The case opened up a Pandora’s Box. The men’s lawyers had argued in court that their arrest was a classic case of racial prejudice, and in violation of Canadian law. They had also questioned why only 19 of the 400 students in the school, who had been accused of obtaining fake degrees had been arrested. The lawyers maintained it was because of the men’s Muslim identity and the fact that they hailed from the Punjab in Pakistan, cited as a “hotbed of extremism and Talibanisation” in the RCMP report. However, no remedial action was taken by the Canadian authorities.
Furthermore, according to the men, their tribulations did not end with their deportation. Said Asif Aziz, “The flashing of our pictures all over the world as alleged terrorists destroyed our careers, shattered the prospects of good jobs and further study for us and subjected us and our families to immense mental torture and suffering.”
Then there was the ordeal they faced when they arrived in Pakistan. The immigration authorities, FIA, and police department did a thorough interrogation of the men at the airport, and subsequently in their respective offices. “Instead of sympathising with us, our own law enforcers made us feel we had committed a crime,” said Awan. This, despite the fact that the Pakistani High Commission in Ottawa had sent them letters informing them that the Canadian government had informed the former through a letter that we had no charges against us in respect of national security.”
An understandably bitter Asif disclosed, “Now we are seeking a public apology from the Canadian government, the issuance of clearance certificates of all charges against us and compensation according to the law.” He added that the Human Rights Commission of Pakistan (HRCP) and its director Asma Jahangir had been of great help in this regard.
“We are pursuing their case with the Canadian authorities and plan to sue the Canadian government. We are seeking an apology and compensation,” said Jahangir, adding that she was hopeful of achieving those objectives. She continued, “The systematic abuse of rights and denial of due legal process will only strengthen the hands of militant forces who preach hatred in the name of religion.”

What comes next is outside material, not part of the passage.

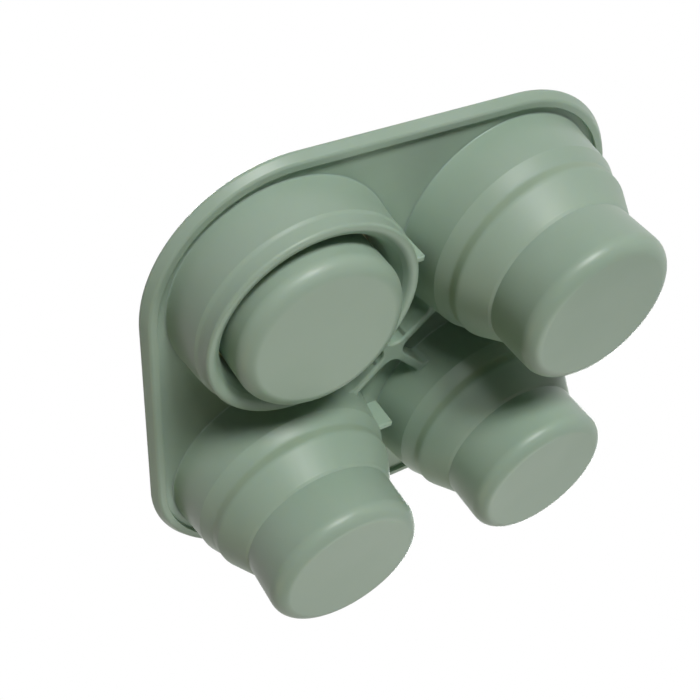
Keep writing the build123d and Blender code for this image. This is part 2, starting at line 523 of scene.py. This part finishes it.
def make_deck(material):
    """Plate with a hole for each collar."""
    round_slab(RIM_INNER, RIM_CORNER - RIM_WIDTH, DECK_BOTTOM, DECK_TOP)
    bpy.ops.object.mode_set(mode="OBJECT")
    deck = bpy.context.object
    for cup in CUPS:
        bpy.ops.object.select_all(action="DESELECT")
        bpy.ops.mesh.primitive_cylinder_add(
            vertices=TURNS,
            radius=DECK_HOLE * MM,
            depth=10 * (DECK_TOP - DECK_BOTTOM) * MM,
            location=(*centre(cup), DECK_TOP * MM),
        )
        cutter = bpy.context.object
        bpy.ops.object.transform_apply(location=True)
        bpy.ops.object.select_all(action="DESELECT")
        bpy.context.view_layer.objects.active = deck
        deck.select_set(True)
        bpy.ops.object.modifier_add(type="BOOLEAN")
        deck.modifiers[-1].object = cutter
        bpy.ops.object.modifier_apply(modifier=deck.modifiers[-1].name)
        bpy.data.objects.remove(cutter)
    finish_piece("deck_plate", material, "tray")


def turn_into_place(degrees, x=0.0, y=0.0):
    """Turns a piece about the upright axis, moves it by metres, and applies both."""
    bpy.ops.object.mode_set(mode="OBJECT")
    piece = bpy.context.object
    piece.rotation_euler = (0, 0, math.radians(degrees))
    piece.location = (x, y, 0)
    bpy.ops.object.transform_apply(location=True, rotation=True, scale=True)
    bpy.ops.object.mode_set(mode="EDIT")


def make_boss(material):
    """Cross in the middle, with hollow fillets between its arms."""
    place = (0, 0, RIB_BOTTOM * MM)
    bpy.ops.mesh.primitive_plane_add(size=RIB_WIDTH * MM, location=place)
    start_edit("EDGE")
    half = RIB_WIDTH / 2
    for dx, dy in ((1, 0), (-1, 0), (0, 1), (0, -1)):

        def on_side(p):
            """Whether a point is on this side of the small square in the middle."""
            within = max(abs(p.x), abs(p.y)) < (half + NEAR) * MM
            return within and p.x * dx + p.y * dy > (half - NEAR) * MM

        pick("EDGE", on_side)
        pull(dx * (BOSS_REACH - half), dy * (BOSS_REACH - half))
    bpy.ops.mesh.select_mode(type="FACE")
    bpy.ops.mesh.select_all(action="SELECT")
    bpy.ops.mesh.dissolve_faces()
    pick("VERT", lambda p: max(abs(abs(p.x) - half * MM), abs(abs(p.y) - half * MM)) < NEAR * MM)
    bevel(*BOSS_FILLET, affect="VERTICES")
    bpy.ops.mesh.select_mode(type="FACE")
    bpy.ops.mesh.select_all(action="SELECT")
    pull(z=DECK_BOTTOM + RIB_ROOT - RIB_BOTTOM)
    pick("EDGE", at_bottom(RIB_BOTTOM))
    bevel(*RIB_ROUNDING)
    turn_into_place(45)
    finish_piece("centre_boss", material, "tray")


def make_rib(cup, material):
    """Rib from the boss to a collar, flared where it runs into the collar's wall."""
    side, depth, _ = CUPS[cup]
    half = RIB_WIDTH / 2
    flare_start = RIB_FLARE[0][0]
    low = (BOSS_REACH - BOSS_OVERLAP, -half, RIB_BOTTOM)
    add_block(low, (flare_start, half, DECK_BOTTOM + RIB_ROOT))
    pick("FACE", lambda face: face.normal.x > 0.9)
    for (reach, width), (far, wide) in zip(RIB_FLARE, RIB_FLARE[1:]):
        pull(x=far - reach)
        place = (far * MM, 0, RIB_BOTTOM * MM)
        bpy.ops.transform.resize(value=(1, wide / width, 1), center_override=place)
    lowest = at_bottom(RIB_BOTTOM)
    pick("VERT", lambda p: p.x > (flare_start - NEAR) * MM and lowest(p))
    bpy.ops.transform.translate(value=(RIB_LEAN * MM, 0, 0))
    for way in (1, -1):
        pick("EDGE", lambda p: p.y * way > NEAR * MM and lowest(p))
        bevel(*RIB_ROUNDING)
    turn_into_place(math.degrees(math.atan2(depth, side)))
    finish_piece(f"rib_{cup}", material, "tray")


def make_lug(cup, material):
    """Short upright bar on a collar's right side, round at its free lower end."""
    offset, root, reach = LUGS[cup]
    near, far = -offset - LUG_WIDTH / 2, -offset + LUG_WIDTH / 2
    add_block((root, near, LUG_BOTTOM), (reach, far, LUG_TOP))
    pick("EDGE", at_bottom(LUG_BOTTOM))
    bevel(*LUG_END_ROUNDING)
    pick("EDGE", lambda p: p.x > (reach - NEAR) * MM)
    bevel(*LUG_SIDE_ROUNDING)
    turn_into_place(0, *centre(cup))
    finish_piece(f"spacer_lug_{cup}", material, "tray")


bpy.ops.object.select_all(action="DESELECT")
sage = silicone("sage_silicone")
for cup in CUPS:
    make_collar(cup, sage)
    make_ring(cup)
    make_base(cup, sage)
    make_rib(cup, sage)
make_rim(sage)
make_deck(sage)
make_boss(sage)
for cup in LUGS:
    make_lug(cup, sage)


# Stage, in metres

TABLE_SIZE = 6.0
TABLE_DROP = 0.0002  # below the cups
TABLE_FADE = (0.2, 0.8)  # distances from the middle between which it turns white
TABLE_GLOW = 0.25  # share of white beside the tray
SKY_LIGHT = 0.015
LAMP_AIM = Vector((0, 0, 0.03))
LAMP_DISTANCE = 1.4
LAMPS = {  # direction from the tray, diameter, watts and colour
    "front_box": ((0.03, -0.92, -0.39), 0.35, 12.0, (1, 1, 1)),
    "side_box": ((-0.2, -0.91, -0.36), 0.3, 3.6, (1, 1, 1)),
    "left_card": ((-0.75, 0.56, -0.35), 0.8, 1.8, (1, 0.93, 0.5)),
    "back_panel": ((0.3, 0.63, -0.7), 0.9, 4.4, (0.93, 1, 0.88)),
    "upper_box": ((0.2, 0.3, 0.93), 0.5, 15.0, (1, 1, 1)),
    "rear_box": ((0.58, 0.74, 0.3), 0.7, 9.0, (1, 1, 1)),
}


def make_table():
    """Pale table under the cups, white far off. It shows from above only, and gives the tray no
    light."""
    bpy.ops.mesh.primitive_plane_add(size=TABLE_SIZE, location=(0, 0, -TABLE_DROP))
    table = bpy.context.object
    table.name = "table"
    material = bpy.data.materials.new("pale_table")
    material.use_nodes = True
    s = Shader(material.node_tree)
    near = s.node("BsdfDiffuse", {}, {"Color": TABLE})
    far = s.node("Emission", {}, {"Color": WHITE})
    place = s.node("TexCoord", out="Object")
    reach = s.node("VectorMath", {"operation": "LENGTH"}, {0: place}, out="Value")
    fade = TABLE_GLOW + (1 - TABLE_GLOW) * s.band(reach, *TABLE_FADE)
    top = s.node("MixShader", {}, {0: fade, 1: near, 2: far})
    clear = s.node("BsdfTransparent")
    back = s.node("NewGeometry", out="Backfacing")
    s.node("OutputMaterial", {}, {"Surface": s.node("MixShader", {}, {0: back, 1: top, 2: clear})})
    table.data.materials.append(material)
    table.visible_diffuse = False
    table.visible_glossy = False
    table.visible_transmission = False
    table.visible_shadow = False


def make_sky():
    """Even studio light, with plain white where the camera or a reflection sees past the tray."""
    world = bpy.data.worlds.new("studio")
    world.use_nodes = True
    bpy.context.scene.world = world
    s = Shader(world.node_tree)
    path = s.node("LightPath", out="Is Camera Ray")
    rays = path.socket.node.outputs
    seen = path + Field(s, rays["Is Glossy Ray"]) + Field(s, rays["Is Transmission Ray"])
    soft = s.node("Background", {}, {"Color": WHITE, "Strength": SKY_LIGHT})
    white = s.node("Background", {}, {"Color": WHITE, "Strength": 1.0})
    s.node("OutputWorld", {}, {"Surface": s.node("MixShader", {}, {0: seen, 1: soft, 2: white})})


def add_lamp(name, direction, size, power, colour):
    """Soft box that looks at the tray's middle from a direction in the tray's frame."""
    away = Vector(direction).normalized()
    lamp = bpy.data.lights.new(name, "AREA")
    lamp.shape = "DISK"
    lamp.size = size
    lamp.energy = power
    lamp.color = colour
    holder = bpy.data.objects.new(name, lamp)
    bpy.context.scene.collection.objects.link(holder)
    holder.location = LAMP_AIM + away * LAMP_DISTANCE
    holder.rotation_euler = away.to_track_quat("Z", "Y").to_euler()


make_table()
make_sky()
for name, settings in LAMPS.items():
    add_lamp(name, *settings)

camera = bpy.data.cameras.new("camera")
camera.lens = 53.19
camera.sensor_width = 36
camera.clip_start = 0.01
viewer = bpy.data.objects.new("camera", camera)
bpy.context.scene.collection.objects.link(viewer)
viewer.location = (-0.15434, -0.23896, -0.14118)
viewer.rotation_euler = (2.29832, 0.53892, -0.10737)
bpy.context.scene.camera = viewer
bpy.context.scene.view_settings.view_transform = "Standard"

Back home the men maintain that their image of Canada being a free and fair country had drastically changed after their horrific ordeal. Said Asif, their defence counsel, arguing before the court, had likened their situation to that of Japanese-Canadian nationals during World War II who were interned in detention camps and later deported in the name of national security, and he couldn’t help but agree with the analogy. He also said the media campaign against them was so effective in stirring up racial hatred against the Muslims that even their lawyer had received threats for “supporting terrorists” by racial extremist groups in Canada. “Rocco Galati who had announced he would sue the Canadian government, was issued life threats by more than one group,” he maintained.